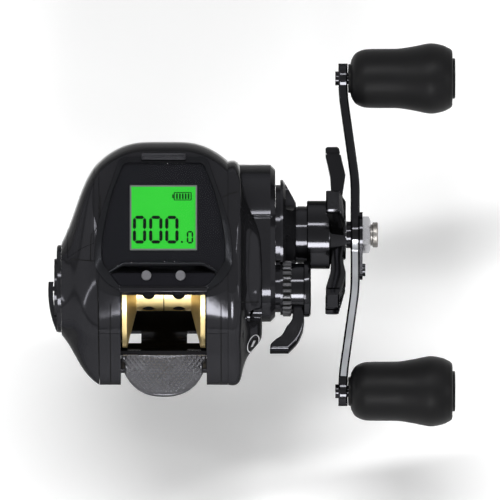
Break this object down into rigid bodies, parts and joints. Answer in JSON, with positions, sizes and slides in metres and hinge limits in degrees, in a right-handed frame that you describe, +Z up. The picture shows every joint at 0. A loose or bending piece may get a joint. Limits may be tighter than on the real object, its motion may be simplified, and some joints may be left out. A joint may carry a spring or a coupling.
{
  "type": "fishing reel",
  "caption": "Low-profile baitcasting reel with a line-counter display in its hood, a level wind, a star drag and a crank handle with round knobs.",
  "frame": {"origin": "centre of the reel foot's seat face, where the reel sits on the rod", "axes": "+X along the spool's axis to the handle, +Y to the rod tip, +Z up from the rod"},
  "size_m": [0.1275, 0.107, 0.0768],
  "materials": {
    "black_moulding": "gloss",
    "charcoal_moulding": "satin",
    "grey_bezel": "satin",
    "grey_button": "satin",
    "gold_anodised": "polished and anodised",
    "black_aluminium": "anodised satin",
    "stainless_steel": "brushed",
    "bright_steel": "polished",
    "black_steel": "satin",
    "brass_parts": "machined",
    "clear_window": "polished",
    "green_display": "backlit",
    "green_board": "lacquered",
    "black_rubber": "matt",
    "knob_elastomer": "matt",
    "carbon_washer": "woven",
    "ceramic_insert": "polished"
  },
  "bodies": {
    "reel": {"frame": "charcoal_moulding", "reel_foot": "stainless_steel", "body_screws": "black_steel", "palm_side_cover": "black_moulding", "battery_seal": "black_rubber", "coin_cell": "stainless_steel", "counter_hood": "black_moulding", "display_bezel": "grey_bezel", "bezel_latch": "charcoal_moulding", "display_window": "clear_window", "button_panel": "black_moulding", "lcd_panel": "green_display", "circuit_board": "green_board", "board_parts": "black_moulding", "gear_side_cover": "black_moulding", "gear_cover_cap": "black_moulding", "ball_bearings": "stainless_steel", "anti_reverse_bearing": "stainless_steel", "yoke_springs": "stainless_steel", "guide_rod": "stainless_steel", "worm_bushes": "black_moulding"},
    "battery_door": {"battery_door": "black_moulding"},
    "power_button": {"power_button": "grey_button"},
    "set_button": {"set_button": "grey_button"},
    "thumb_bar": {"thumb_bar": "charcoal_moulding"},
    "clutch_yoke": {"clutch_yoke": "brass_parts"},
    "pinion": {"pinion_gear": "brass_parts"},
    "spool": {"spool": "gold_anodised", "spool_shaft": "stainless_steel", "spool_pin": "stainless_steel", "spool_magnets": "bright_steel"},
    "cast_control": {"cast_control_knob": "black_aluminium", "cast_control_shim": "brass_parts"},
    "brake_dial": {"brake_dial": "black_moulding"},
    "magnet_holder": {"magnet_holder": "black_moulding", "brake_magnets": "bright_steel"},
    "handle": {"drive_shaft": "stainless_steel", "drive_gear": "brass_parts", "drag_washers": "carbon_washer", "pressure_plate": "stainless_steel", "drive_sleeve": "stainless_steel", "drag_springs": "stainless_steel", "level_wind_cog": "black_moulding", "handle_spacer": "black_aluminium", "handle_arm": "black_aluminium", "retainer_plate": "black_aluminium", "handle_screws": "bright_steel", "handle_nut": "bright_steel", "nut_cap": "bright_steel", "knob_posts": "stainless_steel", "knob_bushes": "brass_parts"},
    "star_drag": {"star_drag": "black_aluminium"},
    "knob_a": {"knob_a": "knob_elastomer", "knob_a_cap": "knob_elastomer"},
    "knob_b": {"knob_b": "knob_elastomer", "knob_b_cap": "knob_elastomer"},
    "worm": {"worm_shaft": "stainless_steel", "worm_gear": "black_moulding"},
    "line_guide": {"line_guide": "black_moulding", "guide_insert": "ceramic_insert"}
  },
  "joints": [
    {"name": "handle_turn", "type": "hinge", "parent": "reel", "child": "handle", "pos_m": [0, 0.01398, 0.02259], "axis": [1, 0, 0], "continuous": true},
    {"name": "spool_turn", "type": "hinge", "parent": "reel", "child": "spool", "pos_m": [0, -0.006, 0.0235], "axis": [1, 0, 0], "continuous": true},
    {"name": "thumb_bar_press", "type": "slide", "parent": "reel", "child": "thumb_bar", "axis": [0, 0, -1], "range_m": [0, 0.0032]},
    {"name": "clutch_yoke_shift", "type": "slide", "parent": "reel", "child": "clutch_yoke", "axis": [1, 0, 0], "range_m": [0, 0.0013]},
    {"name": "pinion_turn", "type": "hinge", "parent": "clutch_yoke", "child": "pinion", "pos_m": [0, -0.006, 0.0235], "axis": [1, 0, 0], "continuous": true},
    {"name": "worm_turn", "type": "hinge", "parent": "reel", "child": "worm", "pos_m": [0, 0.023, 0.0155], "axis": [1, 0, 0], "continuous": true},
    {"name": "line_guide_travel", "type": "slide", "parent": "reel", "child": "line_guide", "axis": [1, 0, 0], "range_m": [-0.0086, 0.0086]},
    {"name": "star_drag_turn", "type": "hinge", "parent": "handle", "child": "star_drag", "pos_m": [0, 0.01398, 0.02259], "axis": [1, 0, 0], "range_deg": [-120, 120]},
    {"name": "knob_a_turn", "type": "hinge", "parent": "handle", "child": "knob_a", "pos_m": [0.074, 0.05641, 0.04709], "axis": [1, 0, 0], "continuous": true},
    {"name": "knob_b_turn", "type": "hinge", "parent": "handle", "child": "knob_b", "pos_m": [0.074, -0.02846, -0.00191], "axis": [1, 0, 0], "continuous": true},
    {"name": "cast_control_turn", "type": "hinge", "parent": "reel", "child": "cast_control", "pos_m": [0, -0.006, 0.0235], "axis": [1, 0, 0], "range_deg": [-60, 60]},
    {"name": "brake_dial_turn", "type": "hinge", "parent": "reel", "child": "brake_dial", "pos_m": [0, -0.006, 0.0235], "axis": [1, 0, 0], "range_deg": [0, 121]},
    {"name": "magnet_holder_shift", "type": "slide", "parent": "reel", "child": "magnet_holder", "axis": [1, 0, 0], "range_m": [0, 0.0016]},
    {"name": "power_button_press", "type": "slide", "parent": "reel", "child": "power_button", "axis": [0, 0.4384, -0.8988], "range_m": [0, 0.0006], "stiffness_N_per_m": 900},
    {"name": "set_button_press", "type": "slide", "parent": "reel", "child": "set_button", "axis": [0, 0.4384, -0.8988], "range_m": [0, 0.0006], "stiffness_N_per_m": 900},
    {"name": "battery_door_lift", "type": "slide", "parent": "reel", "child": "battery_door", "axis": [0, 0, 1], "range_m": [0, 0.006]}
  ],
  "couplings": [
    {"joint": "spool_turn", "follows": "handle_turn", "ratio": -6.4},
    {"joint": "pinion_turn", "follows": "handle_turn", "ratio": -6.4},
    {"joint": "worm_turn", "follows": "handle_turn", "ratio": -1.2222},
    {"joint": "clutch_yoke_shift", "follows": "thumb_bar_press", "ratio": 0.40625},
    {"joint": "brake_dial_turn", "follows": "magnet_holder_shift", "rad_per_m": 1309}
  ]
}
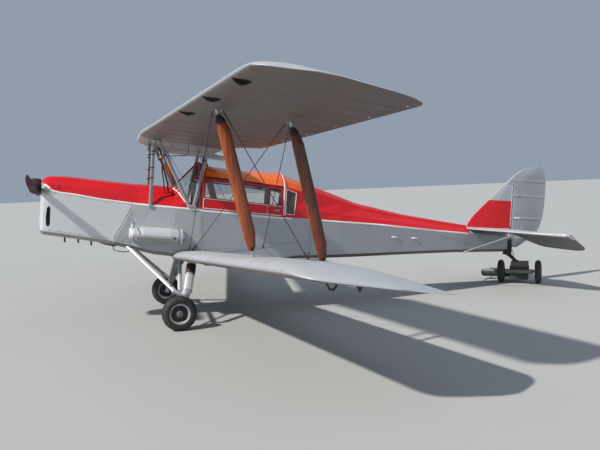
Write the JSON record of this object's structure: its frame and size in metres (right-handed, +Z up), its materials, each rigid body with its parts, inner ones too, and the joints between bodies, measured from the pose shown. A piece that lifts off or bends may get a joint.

···

Short problem.
All lines in the data that contain the word "materials" should be copied.

In response.
  "materials": {
Write the JSON record of this object's structure: its frame and size in metres (right-handed, +Z up), its materials, each rigid body with its parts, inner ones too, and the joints between bodies, measured from the pose shown. A piece that lifts off or bends may get a joint.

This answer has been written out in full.